From 1981 to 2002, photos were taken using a Pentax ME Super camera.
From 1989 to 2002, I was doing all pictures as prints (instead of slides which I had grown up on).
In 1997, at the age of 40, my photo obsession began and I started taking thousands of photos per year.
In September, 2002, I switched to digital cameras and the number of photos exploded.
Image quality is going to be variable because these are scans of slides and/or prints.

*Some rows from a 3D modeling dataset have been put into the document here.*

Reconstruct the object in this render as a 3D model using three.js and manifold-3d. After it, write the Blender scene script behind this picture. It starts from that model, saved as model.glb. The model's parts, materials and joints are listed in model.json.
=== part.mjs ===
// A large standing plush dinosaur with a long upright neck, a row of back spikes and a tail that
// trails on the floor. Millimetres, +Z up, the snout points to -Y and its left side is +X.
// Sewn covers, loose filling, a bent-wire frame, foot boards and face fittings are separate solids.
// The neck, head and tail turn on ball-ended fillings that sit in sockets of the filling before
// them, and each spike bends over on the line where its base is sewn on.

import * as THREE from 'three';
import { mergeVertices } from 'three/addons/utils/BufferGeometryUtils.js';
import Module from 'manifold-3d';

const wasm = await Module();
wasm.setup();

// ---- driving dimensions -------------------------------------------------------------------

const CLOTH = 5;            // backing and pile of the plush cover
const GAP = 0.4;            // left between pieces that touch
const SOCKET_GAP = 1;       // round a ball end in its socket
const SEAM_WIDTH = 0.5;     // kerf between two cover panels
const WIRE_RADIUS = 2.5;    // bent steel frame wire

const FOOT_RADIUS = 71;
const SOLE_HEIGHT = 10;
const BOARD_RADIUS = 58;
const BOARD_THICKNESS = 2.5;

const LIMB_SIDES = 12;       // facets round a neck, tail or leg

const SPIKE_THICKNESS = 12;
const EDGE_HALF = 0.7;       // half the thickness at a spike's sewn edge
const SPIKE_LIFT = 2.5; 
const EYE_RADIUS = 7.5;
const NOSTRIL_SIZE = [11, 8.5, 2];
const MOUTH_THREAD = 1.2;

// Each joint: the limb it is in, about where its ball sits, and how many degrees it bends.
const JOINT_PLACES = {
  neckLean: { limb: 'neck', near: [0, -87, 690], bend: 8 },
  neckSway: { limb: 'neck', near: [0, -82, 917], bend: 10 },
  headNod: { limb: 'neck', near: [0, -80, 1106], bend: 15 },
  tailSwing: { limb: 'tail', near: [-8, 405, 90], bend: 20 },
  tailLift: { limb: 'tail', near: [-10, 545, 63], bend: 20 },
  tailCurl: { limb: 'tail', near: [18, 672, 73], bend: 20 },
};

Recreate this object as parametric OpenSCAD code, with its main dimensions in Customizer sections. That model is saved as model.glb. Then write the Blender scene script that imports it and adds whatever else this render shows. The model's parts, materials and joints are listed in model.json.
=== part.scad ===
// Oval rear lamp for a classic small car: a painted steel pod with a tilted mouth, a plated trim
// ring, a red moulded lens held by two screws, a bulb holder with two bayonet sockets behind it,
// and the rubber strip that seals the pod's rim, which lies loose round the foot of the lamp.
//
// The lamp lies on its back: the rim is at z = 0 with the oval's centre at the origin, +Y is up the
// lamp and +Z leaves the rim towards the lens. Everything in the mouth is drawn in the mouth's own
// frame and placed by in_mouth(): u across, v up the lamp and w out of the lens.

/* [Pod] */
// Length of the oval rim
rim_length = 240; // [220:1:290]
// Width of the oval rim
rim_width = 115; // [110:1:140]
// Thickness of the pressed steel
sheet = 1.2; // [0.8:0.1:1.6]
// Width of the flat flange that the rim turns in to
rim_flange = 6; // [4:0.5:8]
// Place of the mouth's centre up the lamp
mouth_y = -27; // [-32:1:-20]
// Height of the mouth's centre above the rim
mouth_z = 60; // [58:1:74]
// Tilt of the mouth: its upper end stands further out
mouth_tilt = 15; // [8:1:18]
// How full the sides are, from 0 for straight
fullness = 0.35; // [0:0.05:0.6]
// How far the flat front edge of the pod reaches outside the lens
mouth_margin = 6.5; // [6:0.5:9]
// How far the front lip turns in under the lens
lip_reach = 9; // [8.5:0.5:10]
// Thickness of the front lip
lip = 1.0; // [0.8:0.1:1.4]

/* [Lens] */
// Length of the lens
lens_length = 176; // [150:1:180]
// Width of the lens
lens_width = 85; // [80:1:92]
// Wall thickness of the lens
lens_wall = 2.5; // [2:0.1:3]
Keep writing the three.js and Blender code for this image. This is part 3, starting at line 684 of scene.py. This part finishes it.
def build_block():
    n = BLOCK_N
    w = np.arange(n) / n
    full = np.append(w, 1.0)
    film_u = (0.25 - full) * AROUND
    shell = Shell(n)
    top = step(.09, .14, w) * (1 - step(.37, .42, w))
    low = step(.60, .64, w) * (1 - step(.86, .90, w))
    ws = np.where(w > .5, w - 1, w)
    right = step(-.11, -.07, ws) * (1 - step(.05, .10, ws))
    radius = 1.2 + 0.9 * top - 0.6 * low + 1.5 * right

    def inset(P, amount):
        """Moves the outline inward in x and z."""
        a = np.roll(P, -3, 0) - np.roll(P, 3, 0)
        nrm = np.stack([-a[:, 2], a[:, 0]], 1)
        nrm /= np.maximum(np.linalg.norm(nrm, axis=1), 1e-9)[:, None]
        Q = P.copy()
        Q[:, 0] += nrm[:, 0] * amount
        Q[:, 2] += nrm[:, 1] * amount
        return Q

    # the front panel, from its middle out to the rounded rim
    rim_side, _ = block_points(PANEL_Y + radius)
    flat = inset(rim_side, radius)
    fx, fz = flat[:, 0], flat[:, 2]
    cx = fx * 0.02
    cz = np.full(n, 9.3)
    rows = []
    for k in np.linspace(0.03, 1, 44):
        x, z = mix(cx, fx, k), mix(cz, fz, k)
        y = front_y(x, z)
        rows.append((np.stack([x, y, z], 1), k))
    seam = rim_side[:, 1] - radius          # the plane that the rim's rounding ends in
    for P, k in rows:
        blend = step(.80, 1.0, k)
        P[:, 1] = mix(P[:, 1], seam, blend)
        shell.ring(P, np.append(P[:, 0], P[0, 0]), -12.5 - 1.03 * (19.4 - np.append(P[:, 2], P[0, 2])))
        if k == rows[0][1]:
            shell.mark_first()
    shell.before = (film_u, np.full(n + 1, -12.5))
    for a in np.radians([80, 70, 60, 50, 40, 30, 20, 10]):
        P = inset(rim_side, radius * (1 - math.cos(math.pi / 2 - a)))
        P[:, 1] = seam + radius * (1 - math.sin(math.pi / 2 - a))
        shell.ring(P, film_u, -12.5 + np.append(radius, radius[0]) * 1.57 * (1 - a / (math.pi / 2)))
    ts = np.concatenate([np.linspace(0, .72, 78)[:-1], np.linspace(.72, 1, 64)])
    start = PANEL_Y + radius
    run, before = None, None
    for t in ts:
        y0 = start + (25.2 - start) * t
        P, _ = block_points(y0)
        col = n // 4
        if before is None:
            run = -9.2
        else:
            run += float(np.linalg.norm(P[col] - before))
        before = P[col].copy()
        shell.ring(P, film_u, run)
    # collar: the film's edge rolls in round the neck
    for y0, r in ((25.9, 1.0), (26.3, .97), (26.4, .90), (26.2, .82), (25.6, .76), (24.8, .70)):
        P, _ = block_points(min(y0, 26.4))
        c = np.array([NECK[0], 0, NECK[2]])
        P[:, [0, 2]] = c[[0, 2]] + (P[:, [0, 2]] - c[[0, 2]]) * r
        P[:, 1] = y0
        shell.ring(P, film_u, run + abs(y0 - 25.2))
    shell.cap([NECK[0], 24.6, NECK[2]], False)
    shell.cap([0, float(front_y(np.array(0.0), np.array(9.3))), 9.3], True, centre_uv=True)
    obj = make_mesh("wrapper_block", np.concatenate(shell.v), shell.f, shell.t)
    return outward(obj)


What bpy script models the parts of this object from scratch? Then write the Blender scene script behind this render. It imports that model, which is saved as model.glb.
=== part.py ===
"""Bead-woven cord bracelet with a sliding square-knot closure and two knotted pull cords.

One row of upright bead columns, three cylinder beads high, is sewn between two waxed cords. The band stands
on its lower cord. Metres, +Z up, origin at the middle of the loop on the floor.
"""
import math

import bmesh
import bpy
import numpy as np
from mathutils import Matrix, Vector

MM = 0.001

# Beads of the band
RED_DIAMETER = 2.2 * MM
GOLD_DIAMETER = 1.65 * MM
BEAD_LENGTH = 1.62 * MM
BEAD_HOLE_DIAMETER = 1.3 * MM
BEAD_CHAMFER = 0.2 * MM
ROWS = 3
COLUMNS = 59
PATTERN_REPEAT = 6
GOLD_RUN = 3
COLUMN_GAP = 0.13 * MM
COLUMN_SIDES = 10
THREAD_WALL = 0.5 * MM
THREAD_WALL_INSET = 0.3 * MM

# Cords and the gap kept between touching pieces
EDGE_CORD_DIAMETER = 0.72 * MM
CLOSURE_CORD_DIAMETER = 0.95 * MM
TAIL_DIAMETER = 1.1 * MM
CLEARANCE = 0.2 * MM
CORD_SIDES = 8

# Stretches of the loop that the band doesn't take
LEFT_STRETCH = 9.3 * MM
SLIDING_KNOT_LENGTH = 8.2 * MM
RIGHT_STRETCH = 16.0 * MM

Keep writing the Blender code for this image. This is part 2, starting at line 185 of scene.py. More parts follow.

The images shown here were scanned in two phases. In the early years of the website, I rescanned a selection of pre-digital images, all at fairly low quality settings. During the COVID pandemic, I launched the Great Rescanning Effort, rescanning ALL of my pre-digital images from various media (prints, slides, negatives, etc) at higher resolution and quality settings. Mutilple versions of images -- some from the initial scannning phase, some from prints, some from slides/negatives -- were posted so there are frequently duplicate images on the same page. At some point, I hope to have time to do a final review and get rid of the duplicates but that'll have to wait until all of the pre-digital images are finally posted.
Trips this year: North Carolina (Dad), Florida (Mom), using a time share in Arkansas to visit Civil War sites in Missouri, Georgia, Arkansas, Mississippi and Tennessee. The Civil War became my excuse to see places I'd never been to in my life and it was a great motivator for 20 years or so.